No one can ever question Pierre-Paul’s toughness, either.

Forever cursed with the aftermath of a careless decision in July 2015, one that cost him his right index finger, Pierre-Paul still managed to play half of the 2015 season, before returning with a vengeance the year after.

Few will forget, for example, his three-sack, one touchdown day in Cleveland. Taunting Eagles fans, who undoubtedly reminded Pierre-Paul of the aftermath of the fireworks accident, were swiftly silenced when they visited East Rutherford, as a blocked Pierre-Paul field goal turned the tide of a rare blue triumph over the Eagles.

Like so many of his teammates, however, Pierre-Paul was swallowed up by the monstrous cesspool of the 2017 Giants season.

While Pierre-Paul led the team with 8.5 sacks, it still proved to be one of the toughest seasons of his career. The year began with some lofty expectations from Pierre-Paul himself, who used the word “undefeated” when talking about his team’s potential.

“I feel like no spot is weak,” Pierre-Paul reported to Newsday‘s Brian Heyman. “I feel like with the players that we have, as long as we all work together, we’ll be undefeated. Nobody can defeat you when you all are working together.”

As every Giant fan knows by this point, the team did not go undefeated.

Pierre-Paul did what he could as his teammates dropped like flies, be it from suspension or injury. A de facto elder statesman, the enhanced leadership duties seemed to take a toll on him. Big tackles weren’t as easy to come by, big stops few and far between. By the end of the year, Pro Football Focus had ranked him 43rd among defensive ends.

“You just got to fight through it and motivate yourself to keep on going,” Pierre-Paul said of his leadership role in December. “Let other players see that you’re going and hopefully they will rally around you and keep on rallying around the ball.”

After the Giants’ season finale victory over the Washington Redskins, a team Pierre-Paul routinely terrorized throughout his career, the lineman was on board with whatever changes new general manager Dave Gettleman was ready to make.

“Whatever he does, I’m behind him,” Pierre-Paul said after the Giants’ 18-10 win. “I’ll be ready to play football next year.”

There’s no doubt of that latter part. Even with Pierre-Paul’s career at a potential crossroad, no one can doubt his toughness. It’s simply a case of New York no longer being the best place for him anymore.

Jason Pierre-Paul
(Photo by Cliff McBride/Getty Images)

Pierre-Paul needed a place where he can be held accountable, a place where unbiased views would dominate the landscape. He wasn’t getting that in New York.

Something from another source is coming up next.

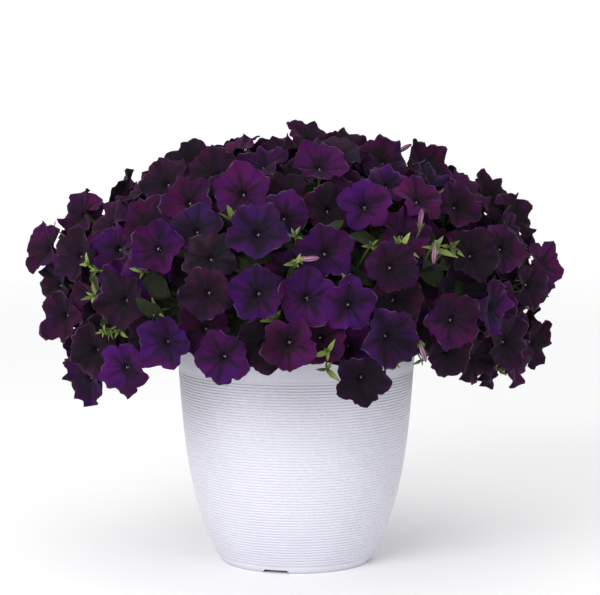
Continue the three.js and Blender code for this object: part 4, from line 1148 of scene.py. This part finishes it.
def make_soil():
    """A lumpy bed of potting soil that fills the pot."""
    a = TURN * np.arange(SOIL_SIDES) / SOIL_SIDES
    edge = pot_radius(SOIL_TOP) - POT_WALL - 0.35
    rows = []
    for s in np.linspace(0.03, 1, 40):
        lumps = 2.2 * np.sin(9 * a + 7 * s) * np.sin(23 * s) + rng.normal(size=SOIL_SIDES) * 1.1
        z = SOIL_TOP + (lumps - 1.2) * (1 - smooth(0.93, 1, s)) * smooth(0, 0.1, s)
        rows.append(pot_ring(a, edge * s, z))
    for z in np.linspace(SOIL_TOP - 6, FOOT_RECESS + FLOOR + 4, 8):
        rows.append(pot_ring(a, pot_radius(z) - POT_WALL - 0.5, z))
    body = Body()
    add_skin(body, rows, [[0, 0, SOIL_TOP], [0, 0, FOOT_RECESS + FLOOR + 1]], flip=True)
    body.make("soil_bed", [SOIL], "soil", ["soil"])


make_pot()
make_soil()

# ---- floor and light, in metres and watts

# painted light: the floor glows, more with distance from the pot, so that it fades into the white behind
GLOW_FROM, GLOW_FULL, GLOW = 1.6, 6.0, 0.16  # the floor's own light, by distance from the pot
AIM = (0, 0, 0.3)
LIGHTS = {
    "key": {"place": (-1.45, -2.4, 1.6), "size": (2.0, 1.4), "watts": 66, "colour": (1.0, 0.99, 0.98)},
    "fill": {"place": (1.9, -2.4, 1.3), "size": (1.6, 1.6), "watts": 14, "colour": (0.97, 0.98, 1.0)},
}


def plain_stage():
    """A pale sheet that fades into the white behind."""
    mesh = bpy.data.meshes.new("floor")
    mesh.from_pydata([(-30, -12, 0), (30, -12, 0), (30, 40, 0), (-30, 40, 0)], [], [(0, 1, 2, 3)])
    floor = put_in_scene("floor", mesh)
    m = Nodes("floor_paper")
    x, y, _ = m.parts(m.place())
    away = m.math("SQRT", m.plus(m.times(x, x), m.times(y, y)))
    m.set(Base_Color=m.mix(m.noise(2.0), rgb(0.86, 0.86, 0.87), rgb(0.88, 0.88, 0.89)), Roughness=0.85,
          Specular_IOR_Level=0.1)
    # painted light: a white glow that grows with distance from the pot
    m.set(Emission_Color=rgb(1, 1, 1), Emission_Strength=m.span(away, GLOW_FROM, GLOW_FULL, 0.0, GLOW))
    mesh.materials.append(m.material)


def add_light(name, place, size, watts, colour):
    data = bpy.data.lights.new(name, "AREA")
    data.shape = "RECTANGLE"
    data.size, data.size_y = size
    data.energy, data.color = watts, colour
    light = put_in_scene(name, data)
    place = np.array(place, float)
    back = unit(place - AIM)
    x = unit(np.cross(UP, back))
    y = np.cross(back, x)
    light.matrix_world = Matrix([[x[i], y[i], back[i], place[i]] for i in range(3)] + [[0, 0, 0, 1]])


def studio():
    world = bpy.data.worlds.new("studio")
    bpy.context.scene.world = world
    world.use_nodes = True
    background = world.node_tree.nodes["Background"]
    background.inputs["Color"].default_value = (1.0, 1.0, 1.0, 1.0)
    background.inputs["Strength"].default_value = 1.0
    for name, light in LIGHTS.items():
        add_light(name, **light)
    view = bpy.context.scene.view_settings
    view.view_transform, view.look, view.exposure, view.gamma = "Standard", "None", 0.0, 1.0


plain_stage()
studio()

Legions of fans took to social media after the trade to share their favorite Pierre-Paul memories, the most popular being the blocked field goal in Dallas that set the Giants off on a Super Bowl run in 2011.

That season undoubtedly goes down as one of the most dominant in Giants history, a season that ended with 16.5 sacks and a Pro Bowl nod, despite his name not even being on the ballot.

Pierre-Paul, while extremely productive, was never able to truly match those numbers, but 2011 perhaps still caused Giants fans—and maybe even management—to look at him through rose-colored glasses.

That’s why Tampa is the perfect place for him.

At first glance, there are no Giant connections to Tampa Bay, other than the fact that they’re set to square off at MetLife Stadium this fall. An outside source, Pierre-Paul can showcase his leadership skills, whipping a woebegone Buccaneers defense, one that ranked near the bottom in almost all major categories last season, into shape.

It’s a unit filled with young, strong talent, one that veteran defensive tackle Gerald McCoy can’t work with alone. Tampa Bay has the names, the youth, to succeed in a future NFL. All they need is a leader, someone who has been there before. Pierre-Paul, one of the few players on the new Tampa roster to see playoff action, can be that guy.

Despite the potential strange new world, the potential awkwardness of a new home, Pierre-Paul does have a word to describe Tampa: home.

It was in Tampa that Pierre-Paul first formally introduced himself to professional football. Not as a member of the Giants, but a member of the University of South Florida Bulls.

A transfer from Fort Scott Community College, Pierre-Paul’s one year with the Bulls came in the midst of USF football’s emergence, back when the school was introducing itself to prime time as well. In the 2009 season, Pierre-Paul picked up 16.5 tackles for a loss, good for second in the Big East, and returned an interception for a touchdown during a trip to Syracuse, undoubtedly a home of some of his future fans.

Ironically enough, the Buccaneers are in a similar spot.

The Bucs are trying to reintroduce themselves to the national football conversation. Now at a decade, their active playoff drought is second to only Cleveland for the longest in the league, and they haven’t won a playoff game since their lone Super Bowl in 2003. This can be a fresh start for all sides, a chance to return to respectability.

It’ll take years to analyze, especially with the Giants’ return being third-and-fourth-round selections, but this trade is going to forever haunt or help Gettleman. To come in and trade one of the most beloved names in recent team history is a gutsy move, especially for two names that potentially won’t make an immediate impact.

But, for now, it’s clear the trade has one winner: Jason Pierre-Paul.